If there is any confusion in our heads therefore about the origins of today's racist ideology of neo-con marauders pillaging Iraq or Afghanistan, lessons of 1857 should help remove the more intractable cobwebs.

It is incontrovertibly recorded that after the British assembled a force of Pathans and Sikhs, and exploited the martyrdom of Guru Tegh Bahadur a hundred years earlier to sow seeds of hatred against the Mughals (much like what they are doing with Shias, Sunnis and Kurds in Iraq) the royal family surrendered peacefully. Yet most of the emperor's sixteen sons were tried and hanged, while three were shot in cold blood, having first freely given up their arms, then been told to strip naked: "In 24 hours I disposed of the principal members of the house of Timur the Tartar," Captain William Hodson wrote to his sister the following day. "I am not cruel, but I confess I did enjoy the opportunity of ridding the earth of these wretches." There is even a greater irony in the fact that many of India's current rulers, both in politics and within the steel-framed bureaucracy, have been educated at the exclusive La Martiniere College in Lucknow and Calcutta. One of the four school houses — Hodson House — is named precisely after this
primeval neo-con pervert. A second school house is named after Lord Cornwallis, the man who ordered the killing of valiant Tipu Sultan over half a century before 1857.

I saw a bit of this colonial servility at Karachi's prestigious Sindh Club, where I had the opportunity to stay for a few days earlier this month. The entire etiquette of the club revolves around the few British officers whose names are inscribed on its main hall, possibly the founders of the club. Similarly the Madras Club till recently had the picture of the British monarch in its main hall, not the Indian head of state. These are but mere reflections of the wider servitude that continues to mark South Asia's former British colonies. For one, there is today an unambiguously pro-west "interim" ruler in Bangladesh, backed to the hilt by its military.
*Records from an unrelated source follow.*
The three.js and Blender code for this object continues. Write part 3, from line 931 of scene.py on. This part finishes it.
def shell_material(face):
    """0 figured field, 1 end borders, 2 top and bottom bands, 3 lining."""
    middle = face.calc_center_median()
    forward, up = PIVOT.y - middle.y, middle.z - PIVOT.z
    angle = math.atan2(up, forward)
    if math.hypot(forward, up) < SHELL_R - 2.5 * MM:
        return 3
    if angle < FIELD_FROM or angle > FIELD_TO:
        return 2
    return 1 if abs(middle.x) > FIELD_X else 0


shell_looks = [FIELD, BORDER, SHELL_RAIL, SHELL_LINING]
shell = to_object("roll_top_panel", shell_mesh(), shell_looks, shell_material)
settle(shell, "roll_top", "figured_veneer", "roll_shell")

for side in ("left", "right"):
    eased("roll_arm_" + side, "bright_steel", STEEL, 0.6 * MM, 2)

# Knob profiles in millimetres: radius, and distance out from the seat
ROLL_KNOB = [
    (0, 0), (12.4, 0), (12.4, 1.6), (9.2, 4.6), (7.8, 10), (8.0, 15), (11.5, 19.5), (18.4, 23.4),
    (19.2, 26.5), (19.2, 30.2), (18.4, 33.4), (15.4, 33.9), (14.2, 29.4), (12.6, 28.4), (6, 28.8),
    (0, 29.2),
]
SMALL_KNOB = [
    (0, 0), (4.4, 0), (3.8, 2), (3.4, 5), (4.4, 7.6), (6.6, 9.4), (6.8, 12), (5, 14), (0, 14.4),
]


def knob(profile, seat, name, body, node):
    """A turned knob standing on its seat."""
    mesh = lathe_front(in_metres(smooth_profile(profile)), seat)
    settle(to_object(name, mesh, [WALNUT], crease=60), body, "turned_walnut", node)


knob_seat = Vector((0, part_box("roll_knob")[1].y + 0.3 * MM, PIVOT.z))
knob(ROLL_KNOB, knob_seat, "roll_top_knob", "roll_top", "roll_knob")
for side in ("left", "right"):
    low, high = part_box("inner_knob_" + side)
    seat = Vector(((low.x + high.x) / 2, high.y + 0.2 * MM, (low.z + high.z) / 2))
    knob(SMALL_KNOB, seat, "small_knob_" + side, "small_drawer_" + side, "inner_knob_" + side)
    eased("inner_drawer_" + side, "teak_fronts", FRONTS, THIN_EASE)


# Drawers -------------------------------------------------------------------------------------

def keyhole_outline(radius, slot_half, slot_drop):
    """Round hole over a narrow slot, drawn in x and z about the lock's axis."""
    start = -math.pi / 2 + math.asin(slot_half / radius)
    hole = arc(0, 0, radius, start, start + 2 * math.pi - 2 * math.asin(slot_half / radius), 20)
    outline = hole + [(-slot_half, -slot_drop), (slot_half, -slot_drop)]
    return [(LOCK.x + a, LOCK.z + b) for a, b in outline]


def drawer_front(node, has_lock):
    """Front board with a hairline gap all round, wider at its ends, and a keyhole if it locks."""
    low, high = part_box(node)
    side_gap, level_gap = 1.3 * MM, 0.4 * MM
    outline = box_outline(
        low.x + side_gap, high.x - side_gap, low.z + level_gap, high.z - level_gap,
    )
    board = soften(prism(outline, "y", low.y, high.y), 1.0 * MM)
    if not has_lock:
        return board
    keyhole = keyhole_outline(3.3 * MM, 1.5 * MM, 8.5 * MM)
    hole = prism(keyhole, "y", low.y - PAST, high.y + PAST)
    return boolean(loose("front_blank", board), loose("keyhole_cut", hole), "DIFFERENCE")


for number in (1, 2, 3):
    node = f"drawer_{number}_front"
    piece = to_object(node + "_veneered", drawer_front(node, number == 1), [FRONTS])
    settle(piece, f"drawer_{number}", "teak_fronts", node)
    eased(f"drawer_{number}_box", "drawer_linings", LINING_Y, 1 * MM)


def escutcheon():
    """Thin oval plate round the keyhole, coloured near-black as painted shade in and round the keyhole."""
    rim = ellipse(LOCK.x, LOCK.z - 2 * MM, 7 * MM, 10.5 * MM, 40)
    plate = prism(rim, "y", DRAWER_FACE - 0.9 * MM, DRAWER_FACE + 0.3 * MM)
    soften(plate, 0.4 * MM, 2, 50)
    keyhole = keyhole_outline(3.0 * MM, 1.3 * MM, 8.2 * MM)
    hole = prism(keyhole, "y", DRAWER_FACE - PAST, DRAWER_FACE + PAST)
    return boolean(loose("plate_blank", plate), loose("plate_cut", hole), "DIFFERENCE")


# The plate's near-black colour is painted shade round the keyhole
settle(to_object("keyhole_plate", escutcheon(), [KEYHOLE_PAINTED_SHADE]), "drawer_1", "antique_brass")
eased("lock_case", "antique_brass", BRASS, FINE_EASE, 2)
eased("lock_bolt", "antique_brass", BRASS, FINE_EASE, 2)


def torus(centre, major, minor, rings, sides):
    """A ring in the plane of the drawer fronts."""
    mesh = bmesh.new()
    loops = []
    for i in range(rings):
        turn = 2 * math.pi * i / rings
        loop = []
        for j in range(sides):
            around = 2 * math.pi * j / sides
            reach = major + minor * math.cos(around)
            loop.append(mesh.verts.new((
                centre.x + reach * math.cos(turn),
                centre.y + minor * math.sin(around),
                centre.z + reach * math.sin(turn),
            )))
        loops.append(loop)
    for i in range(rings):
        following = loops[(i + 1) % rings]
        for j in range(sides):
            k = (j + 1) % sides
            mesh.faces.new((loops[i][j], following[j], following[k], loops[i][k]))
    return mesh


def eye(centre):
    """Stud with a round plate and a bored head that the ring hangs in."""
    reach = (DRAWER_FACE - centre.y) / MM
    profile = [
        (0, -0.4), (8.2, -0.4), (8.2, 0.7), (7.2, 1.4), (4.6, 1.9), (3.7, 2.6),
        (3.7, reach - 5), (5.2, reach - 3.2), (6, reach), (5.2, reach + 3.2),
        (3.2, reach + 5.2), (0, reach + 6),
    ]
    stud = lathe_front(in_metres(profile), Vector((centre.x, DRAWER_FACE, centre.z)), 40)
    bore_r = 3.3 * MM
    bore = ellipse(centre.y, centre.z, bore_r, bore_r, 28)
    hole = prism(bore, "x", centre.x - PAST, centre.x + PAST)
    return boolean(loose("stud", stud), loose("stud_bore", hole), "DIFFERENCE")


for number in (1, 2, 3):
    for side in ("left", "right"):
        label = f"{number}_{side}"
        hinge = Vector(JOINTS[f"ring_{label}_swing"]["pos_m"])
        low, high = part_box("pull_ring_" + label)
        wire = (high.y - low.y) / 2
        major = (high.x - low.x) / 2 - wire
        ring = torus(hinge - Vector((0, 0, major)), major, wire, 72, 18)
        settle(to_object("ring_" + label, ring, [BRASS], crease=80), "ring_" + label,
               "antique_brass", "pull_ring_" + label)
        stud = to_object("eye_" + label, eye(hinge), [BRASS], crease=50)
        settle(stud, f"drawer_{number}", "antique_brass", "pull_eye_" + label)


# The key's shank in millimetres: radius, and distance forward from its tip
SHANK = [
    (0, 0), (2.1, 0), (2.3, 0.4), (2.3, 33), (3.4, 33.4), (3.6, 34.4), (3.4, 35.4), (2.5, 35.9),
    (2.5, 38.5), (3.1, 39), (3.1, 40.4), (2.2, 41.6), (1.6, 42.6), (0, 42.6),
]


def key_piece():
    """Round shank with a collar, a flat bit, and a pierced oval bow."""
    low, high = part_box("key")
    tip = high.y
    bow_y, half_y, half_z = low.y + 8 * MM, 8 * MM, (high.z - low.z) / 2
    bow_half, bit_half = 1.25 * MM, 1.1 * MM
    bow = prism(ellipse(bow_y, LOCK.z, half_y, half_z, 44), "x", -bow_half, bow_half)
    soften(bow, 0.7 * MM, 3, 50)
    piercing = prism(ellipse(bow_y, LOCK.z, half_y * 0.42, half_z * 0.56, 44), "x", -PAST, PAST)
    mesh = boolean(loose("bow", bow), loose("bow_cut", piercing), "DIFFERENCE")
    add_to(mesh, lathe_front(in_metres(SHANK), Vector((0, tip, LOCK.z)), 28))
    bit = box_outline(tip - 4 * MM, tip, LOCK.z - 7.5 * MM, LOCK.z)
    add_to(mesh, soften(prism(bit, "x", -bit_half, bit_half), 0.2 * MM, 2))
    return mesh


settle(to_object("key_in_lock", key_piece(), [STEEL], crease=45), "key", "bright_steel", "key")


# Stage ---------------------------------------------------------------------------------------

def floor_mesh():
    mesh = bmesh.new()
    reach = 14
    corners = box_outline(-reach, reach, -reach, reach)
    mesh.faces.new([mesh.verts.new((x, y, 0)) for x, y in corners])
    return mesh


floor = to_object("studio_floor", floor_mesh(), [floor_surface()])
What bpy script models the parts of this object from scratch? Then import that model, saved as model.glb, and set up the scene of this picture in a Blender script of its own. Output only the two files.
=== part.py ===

Sri Lanka too has signed a landmark agreement to become a virtual base to American warships. Not many years ago India was screaming its head off because Colombo had allowed the United States to set up a small transmitter supposed to be meant for the Voice of America. Today all those protests sound so unbelievably unreal. With India, Pakistan and Afghanistan held securely in the talons of the United States, economically, politically and militarily, next month's summit of South Asian countries in Delhi looks all set to be an occasion to consolidate the neo-con world view in the region.

In the late 12th century in India, Afghan invader Shahabuddin Ghauri had raised thousands of slaves like his sons. It is said that Ghauri had the habit to buy every talented slave he came across. He would then train them in the way royal children were trained. During his regime, slaves occupied all key positions in the government machinery. Ghauri never nominated his successor but it was obvious that he was to be one of his slaves. Given the revolving doors that link our rulers with the World Bank and IMF, it is fair to ask: is there a new slave dynasty straddling across South Asia today?

Writer Arundhati Roy said in an interview last week that at least India's growing middle class was reared on a diet of radical consumerism and aggressive greed. "Unlike industrialising Western countries, which had colonies from which to plunder resources and generate slave labour to feed this process, we have to colonise ourselves, our own nether parts. We've begun to eat our own limbs."

That is why perhaps the memory of Bahadur Shah Zafar is proving to be such an embarrassment to our ruling elite, not only because the man symbolised Hindu-Muslim unity, or that he stood up steadfastly against a foreign occupation of India, but also because he was waylaid by some of his very own people, people who still continue to collude and conspire against their very own.